***** Working data *****
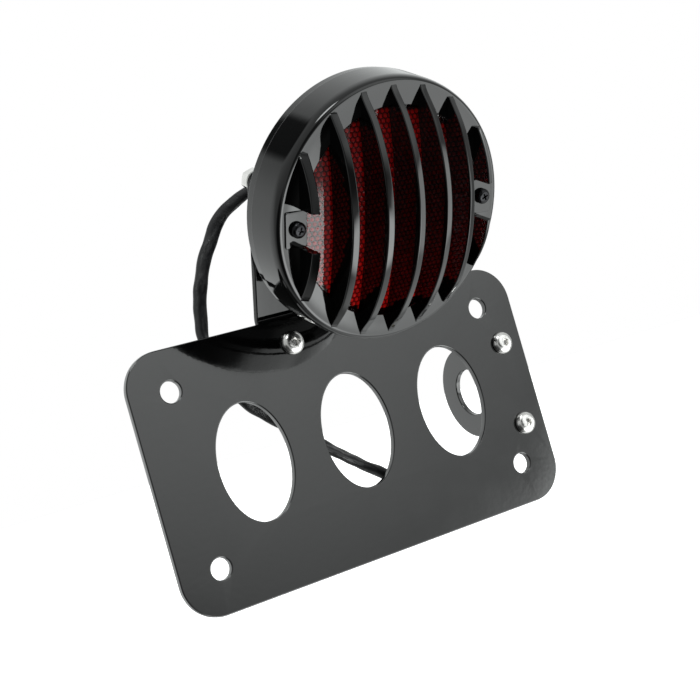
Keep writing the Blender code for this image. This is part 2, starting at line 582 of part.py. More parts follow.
# colour, place in the sleeve's mouth (across, back), height of the plug, start on the board
LEADS = (("red", WIRE_RED, 0.0, 1.0, -27.5, (-3.0, -6.0)),
         ("white", WIRE_WHITE, 0.9, -0.6, -33.5, (0.0, -11.5)),
         ("black", WIRE_BLACK, -0.9, -0.6, -39.5, (3.0, -6.0)))
for name, mat, a, b, z, (x, y) in LEADS:
    side = across * a + Vector((0, b, 0))
    route = [tail + side + run * 0.4, tail + side * 1.5 + run * 5, (27.0, tail.y + b, z + 1.6),
             (33.5, LEAD_Y, z), (PLUG_X - 0.4, LEAD_Y, z)]
    cord(f"lead_{name}", route, LEAD_D, mat, PLATE, 3.0, 2)
    put(f"plug_{name}", lathe(PLUG, 12), PLATE, BRASS, (PLUG_X, LEAD_Y, z), (0, math.pi / 2, 0))
    route = [(x, y, BOARD_W - BOARD_T - GAP - 0.2), (x * 1.4, y - 2, -27), (x * 0.8, -0.2 * y, -38),
             (x * 0.33, 0.5 * x, -46.2)]
    cord(f"board_lead_{name}", route, BOARD_LEAD_D, mat, LAMP, 3.0, 2)
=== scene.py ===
"""Looks of a side-mount motorcycle tail light: gloss black plate carrier, bracket, arm and finned
lamp cover, red prismatic lens, bright fasteners and a crumpled lead sleeve.

Lengths in this file are millimetres on axes that are measured from the frame (see "axes").
"""
import math
import random

import bmesh
import bpy
import numpy as np
from mathutils import Matrix, Vector


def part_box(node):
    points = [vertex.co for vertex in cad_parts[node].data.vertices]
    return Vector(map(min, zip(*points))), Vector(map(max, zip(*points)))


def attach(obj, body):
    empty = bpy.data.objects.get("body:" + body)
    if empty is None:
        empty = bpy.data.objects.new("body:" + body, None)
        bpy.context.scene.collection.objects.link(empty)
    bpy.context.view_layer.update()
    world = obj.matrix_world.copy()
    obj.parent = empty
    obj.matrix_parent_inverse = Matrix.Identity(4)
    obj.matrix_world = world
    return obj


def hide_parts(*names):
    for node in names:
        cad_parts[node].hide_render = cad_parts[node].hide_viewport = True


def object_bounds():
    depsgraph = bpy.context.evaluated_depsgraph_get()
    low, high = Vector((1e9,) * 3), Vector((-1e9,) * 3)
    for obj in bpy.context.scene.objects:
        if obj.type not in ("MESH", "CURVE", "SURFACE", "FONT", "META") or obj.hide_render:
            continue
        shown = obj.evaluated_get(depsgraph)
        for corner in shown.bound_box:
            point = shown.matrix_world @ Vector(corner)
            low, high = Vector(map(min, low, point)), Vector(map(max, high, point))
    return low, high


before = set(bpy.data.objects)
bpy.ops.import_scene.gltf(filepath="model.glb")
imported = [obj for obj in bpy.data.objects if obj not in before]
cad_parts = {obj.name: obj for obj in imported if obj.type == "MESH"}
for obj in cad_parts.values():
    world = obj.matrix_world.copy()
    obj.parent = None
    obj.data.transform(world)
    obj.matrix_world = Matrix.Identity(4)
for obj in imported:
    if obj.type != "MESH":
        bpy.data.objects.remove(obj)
CAD_BOX = [list(corner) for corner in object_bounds()]
MM = 0.001

# ---------------------------------------------------------------- axes, measured from the frame
PLATE_OFFSET = (0.1, -0.35)    # centre of the plate's outline from the middle of its four holes
low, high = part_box("plate_carrier")
plate_zero = Vector(((low.x + high.x) / 2, low.y, (low.z + high.z) / 2))
plate_zero -= Vector((PLATE_OFFSET[0], 0, PLATE_OFFSET[1])) * MM
# plate: x across, y back, z up; front: x across, y up, z out of the plate's front face
PLATE = Matrix.Translation(plate_zero) @ Matrix.Scale(MM, 4)
FRONT = PLATE @ Matrix.Rotation(math.pi / 2, 4, 'X')
# lamp: the gasket is a plain ring round the lamp's axis, and w = 0 is the cover's front rim
GASKET_W = -9.75
ring = np.array([v.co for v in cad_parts["lens_gasket"].data.vertices])
lamp_axis = Vector(np.linalg.svd(ring - ring.mean(0))[2][2])
lamp_axis *= -math.copysign(1, lamp_axis.y)
tilt = math.atan2(-lamp_axis.z, -lamp_axis.y)
lamp_zero = Vector(ring.mean(0)) - lamp_axis * GASKET_W * MM
LAMP = Matrix.Translation(lamp_zero) @ Matrix.Rotation(math.pi / 2 + tilt, 4, 'X') @ Matrix.Scale(MM, 4)


def middle(node):
    a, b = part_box(node)
    return (a + b) / 2


across = LAMP.inverted() @ middle("cover_screw_right") - LAMP.inverted() @ middle("cover_screw_left")
COVER = LAMP @ Matrix.Rotation(math.atan2(across.y, across.x), 4, 'Z')

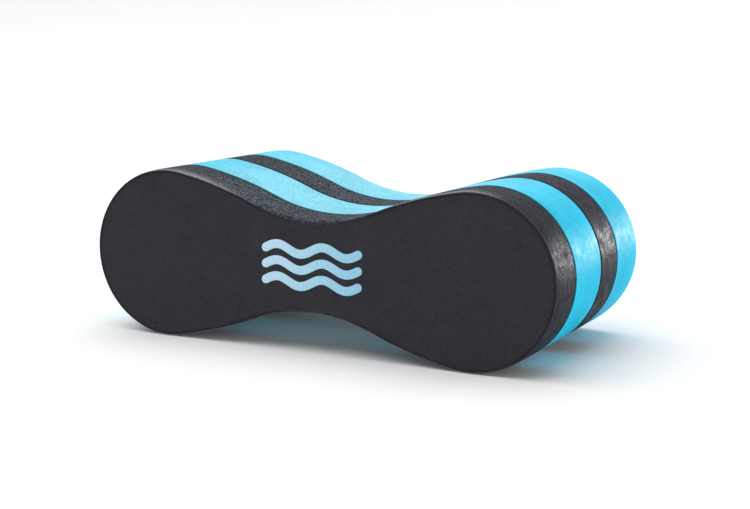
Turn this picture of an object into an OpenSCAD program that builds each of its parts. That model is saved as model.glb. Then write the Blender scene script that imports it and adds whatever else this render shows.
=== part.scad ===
// Pull buoy: a leg float for swim training, gripped between the thighs.
// Four slabs of closed-cell foam are glued face to face and cut to one figure-eight outline.
// X runs along the length, Y through the layers from front to rear, and Z is up. The buoy
// stands on its two lobes, and the origin is on the floor under its middle.

/* [Outline] */
// Length over both lobes
length = 240; // [190:1:300]
// Radius of the round end of each lobe
lobe_r = 40.8; // [33:0.1:50]
// Angle from the tip at which the round end gives way to the shoulder
lobe_arc = 100; // [91:1:110]
// Thickness at the waist, between the two thigh saddles
waist = 44.3; // [30:0.1:60]
// Share of the flank's two radii that the shoulder takes: more means a tighter thigh saddle
shoulder_share = 0.68; // [0.4:0.01:0.8]

/* [Layers] */
// Thickness of the black front slab
front_slab_t = 24.5; // [15:0.1:45]
// Thickness of the blue slab behind it
second_slab_t = 35.7; // [15:0.1:50]
// Thickness of the second black slab
third_slab_t = 24.5; // [15:0.1:45]
// Thickness of the blue rear slab
rear_slab_t = 32.5; // [15:0.1:50]
// Thickness of each layer of glue
glue_t = 0.3; // [0.1:0.05:1]
// How far the glue stays back from the slabs' edges
glue_inset = 0.5; // [0.1:0.1:3]

/* [Printed mark] */
// Number of wave stripes
stripes = 3; // [1:1:3]
// Length of a stripe, between the middles of its round ends
stripe_l = 48; // [30:1:80]
// Width of a stripe
stripe_w = 4.2; // [2:0.1:5.5]
// Distance from one stripe to the next
stripe_pitch = 7.6; // [7:0.1:10]
// Height of a wave, from its middle to its crest
wave_rise = 2; // [0.5:0.1:3]
// Number of whole waves in a stripe
waves = 2; // [1:1:3]
// Depth of the print, which is pressed flush into the front face
mark_t = 0.4; // [0.2:0.05:1]
// Gap between the print and the edge of its recess
mark_gap = 0.05; // [0.02:0.01:0.2]

/* [Quality] */
// Length of each straight step along a curve of the outline
outline_step = 2; // [0.5:0.5:4]
// Steps along each wave of a stripe
wave_steps = 24; // [12:2:48]
// Steps round each end of a stripe
end_steps = 10; // [6:1:24]

/* [Hidden] */
// The round end is centred here, and ends at this point.
lobe_x = length / 2 - lobe_r;
lobe_end = [lobe_x + lobe_r * cos(lobe_arc), lobe_r * sin(lobe_arc)];

// From there a convex shoulder runs down at its steepest into the concave thigh saddle. The two
// arcs are tangent to the round end, to each other, and to the level waist.
drop = lobe_end - [0, waist / 2];
lobe_slope = lobe_arc - 90;
drop_slope = atan2(drop[1], drop[0]);
levelness = (1 - shoulder_share) * cos(drop_slope) + shoulder_share * cos(lobe_slope - drop_slope);
flank_slope = drop_slope + acos(levelness);
flank_radii = drop[0] / (sin(flank_slope) - shoulder_share * sin(lobe_slope));
shoulder_r = shoulder_share * flank_radii;
saddle_r = flank_radii - shoulder_r;
shoulder_centre = lobe_end - shoulder_r * [cos(lobe_arc), sin(lobe_arc)];
saddle_centre = [0, waist / 2 + saddle_r];

// Front face of each layer, counted from the front of the buoy.
front_glue_y = front_slab_t;
second_slab_y = front_glue_y + glue_t;
middle_glue_y = second_slab_y + second_slab_t;
third_slab_y = middle_glue_y + glue_t;
rear_glue_y = third_slab_y + third_slab_t;
rear_slab_y = rear_glue_y + glue_t;
depth = rear_slab_y + rear_slab_t;

black = "#303338";
blue = "#22b4e4";
glue_colour = "#0d4a5e";
print_colour = "#a9d5ea";

// Points along an arc, without its last one.
function arc(centre, r, from, to) =
    let (steps = ceil(r * abs(to - from) * PI / 180 / outline_step))
    [for (i = [0 : steps - 1])
        let (a = from + (to - from) * i / steps)
        centre + r * [cos(a), sin(a)]];

function backwards(points) = [for (i = [len(points) - 1 : -1 : 0]) points[i]];

function flipped(points, x, z) = [for (p = points) [p[0] * x, p[1] * z]];

// The outline's upper right quarter, from the tip to the waist, moved inwards by inset. The round
// end is two arcs, so that a point falls on its very top and the buoy's height is exact.
function quarter(inset) = concat(
    arc([lobe_x, 0], lobe_r - inset, 0, 90),
    arc([lobe_x, 0], lobe_r - inset, 90, lobe_arc),
    arc(shoulder_centre, shoulder_r - inset, lobe_arc, 90 + flank_slope),
    arc(saddle_centre, saddle_r + inset, flank_slope - 90, -90)
);

function upper_half(inset) = concat(
    quarter(inset),
    [[0, waist / 2 - inset]],
    backwards(flipped(quarter(inset), -1, 1))
);

function without_ends(points) = [for (i = [1 : len(points) - 2]) points[i]];

module outline(inset = 0) {
    upper = upper_half(inset);
    polygon(concat(upper, backwards(flipped(without_ends(upper), 1, -1))));
}

// Stands a flat shape up in the XZ plane, with its front at y and the buoy's middle at its centre.
module layer(y, thickness) {
    translate([0, y + thickness - depth / 2, lobe_r])
        rotate([90, 0, 0])
            linear_extrude(thickness) children();
}

module slab(y, thickness) {
    layer(y, thickness) outline();
}

module glue(y) {
    color(glue_colour) layer(y, glue_t) outline(glue_inset);
}

// The middle line of a stripe, from t = 0 at its left end to t = 1 at its right end.
function wave_point(t) = [stripe_l * (t - 0.5), wave_rise * sin(360 * waves * t)];

function wave_slope(t) = atan(wave_rise * 2 * PI * waves / stripe_l * cos(360 * waves * t));

// One edge of a stripe, at half its width to one side of the middle line.
function wave_edge(half_w) =
    let (steps = waves * wave_steps)
    [for (i = [0 : steps])
        let (t = i / steps, across = wave_slope(t) + 90)
        wave_point(t) + half_w * [cos(across), sin(across)]];

// A stripe's round end, between the last points of its two edges.
function wave_end(t, half_w, from) = [
    for (i = [1 : end_steps - 1])
        let (a = wave_slope(t) + from - 180 * i / end_steps)
        wave_point(t) + half_w * [cos(a), sin(a)]];

module stripe(grow = 0) {
    half_w = stripe_w / 2 + grow;
    polygon(concat(
        wave_edge(half_w),
        wave_end(1, half_w, 90),
        backwards(wave_edge(-half_w)),
        wave_end(0, half_w, -90)
    ));
}

module mark_shape(grow = 0) {
    for (i = [0 : stripes - 1])
        translate([0, stripe_pitch * (i - (stripes - 1) / 2)]) stripe(grow);
}

module front_slab() {
    color(black)
        difference() {
            slab(0, front_slab_t);
            layer(-mark_t, 2 * mark_t) mark_shape(mark_gap);
        }
}

module second_slab() {
    color(blue) slab(second_slab_y, second_slab_t);
}

module third_slab() {
    color(black) slab(third_slab_y, third_slab_t);
}

module rear_slab() {
    color(blue) slab(rear_slab_y, rear_slab_t);
}

module front_glue() {
    glue(front_glue_y);
}

module middle_glue() {
    glue(middle_glue_y);
}

module rear_glue() {
    glue(rear_glue_y);
}

module wave_mark() {
    color(print_colour) layer(0, mark_t) mark_shape();
}

front_slab();
front_glue();
second_slab();
middle_glue();
third_slab();
rear_glue();
rear_slab();
wave_mark();
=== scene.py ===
import math

import bpy
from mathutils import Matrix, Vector


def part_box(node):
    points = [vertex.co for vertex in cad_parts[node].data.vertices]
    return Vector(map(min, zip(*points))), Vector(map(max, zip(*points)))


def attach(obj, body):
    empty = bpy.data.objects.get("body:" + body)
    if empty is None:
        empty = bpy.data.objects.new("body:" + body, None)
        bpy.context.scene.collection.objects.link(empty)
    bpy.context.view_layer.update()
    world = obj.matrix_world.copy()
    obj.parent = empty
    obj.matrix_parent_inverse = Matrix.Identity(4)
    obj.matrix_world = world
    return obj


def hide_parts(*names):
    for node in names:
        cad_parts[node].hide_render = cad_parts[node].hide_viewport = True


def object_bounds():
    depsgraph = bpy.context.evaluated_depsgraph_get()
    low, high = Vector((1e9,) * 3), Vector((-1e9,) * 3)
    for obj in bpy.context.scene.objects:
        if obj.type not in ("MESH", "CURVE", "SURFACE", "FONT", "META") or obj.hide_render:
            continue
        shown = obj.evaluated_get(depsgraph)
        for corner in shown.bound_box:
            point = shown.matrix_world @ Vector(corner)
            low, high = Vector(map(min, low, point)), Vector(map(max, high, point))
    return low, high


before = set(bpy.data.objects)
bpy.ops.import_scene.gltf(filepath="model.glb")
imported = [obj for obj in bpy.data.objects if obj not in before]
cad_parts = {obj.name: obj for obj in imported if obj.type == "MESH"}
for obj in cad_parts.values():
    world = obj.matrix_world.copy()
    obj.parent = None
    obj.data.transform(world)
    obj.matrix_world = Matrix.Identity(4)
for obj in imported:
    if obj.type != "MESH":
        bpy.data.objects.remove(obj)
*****
Task objective:
Only the lines from the one that contains "glue(rear_glue_y);" to the end of the entries above should be given again, exactly and in full.

Reply:
    glue(rear_glue_y);
}

module wave_mark() {
    color(print_colour) layer(0, mark_t) mark_shape();
}

front_slab();
front_glue();
second_slab();
middle_glue();
third_slab();
rear_glue();
rear_slab();
wave_mark();
=== scene.py ===
import math

import bpy
from mathutils import Matrix, Vector


def part_box(node):
    points = [vertex.co for vertex in cad_parts[node].data.vertices]
    return Vector(map(min, zip(*points))), Vector(map(max, zip(*points)))


def attach(obj, body):
    empty = bpy.data.objects.get("body:" + body)
    if empty is None:
        empty = bpy.data.objects.new("body:" + body, None)
        bpy.context.scene.collection.objects.link(empty)
    bpy.context.view_layer.update()
    world = obj.matrix_world.copy()
    obj.parent = empty
    obj.matrix_parent_inverse = Matrix.Identity(4)
    obj.matrix_world = world
    return obj


def hide_parts(*names):
    for node in names:
        cad_parts[node].hide_render = cad_parts[node].hide_viewport = True


def object_bounds():
    depsgraph = bpy.context.evaluated_depsgraph_get()
    low, high = Vector((1e9,) * 3), Vector((-1e9,) * 3)
    for obj in bpy.context.scene.objects:
        if obj.type not in ("MESH", "CURVE", "SURFACE", "FONT", "META") or obj.hide_render:
            continue
        shown = obj.evaluated_get(depsgraph)
        for corner in shown.bound_box:
            point = shown.matrix_world @ Vector(corner)
            low, high = Vector(map(min, low, point)), Vector(map(max, high, point))
    return low, high


before = set(bpy.data.objects)
bpy.ops.import_scene.gltf(filepath="model.glb")
imported = [obj for obj in bpy.data.objects if obj not in before]
cad_parts = {obj.name: obj for obj in imported if obj.type == "MESH"}
for obj in cad_parts.values():
    world = obj.matrix_world.copy()
    obj.parent = None
    obj.data.transform(world)
    obj.matrix_world = Matrix.Identity(4)
for obj in imported:
    if obj.type != "MESH":
        bpy.data.objects.remove(obj)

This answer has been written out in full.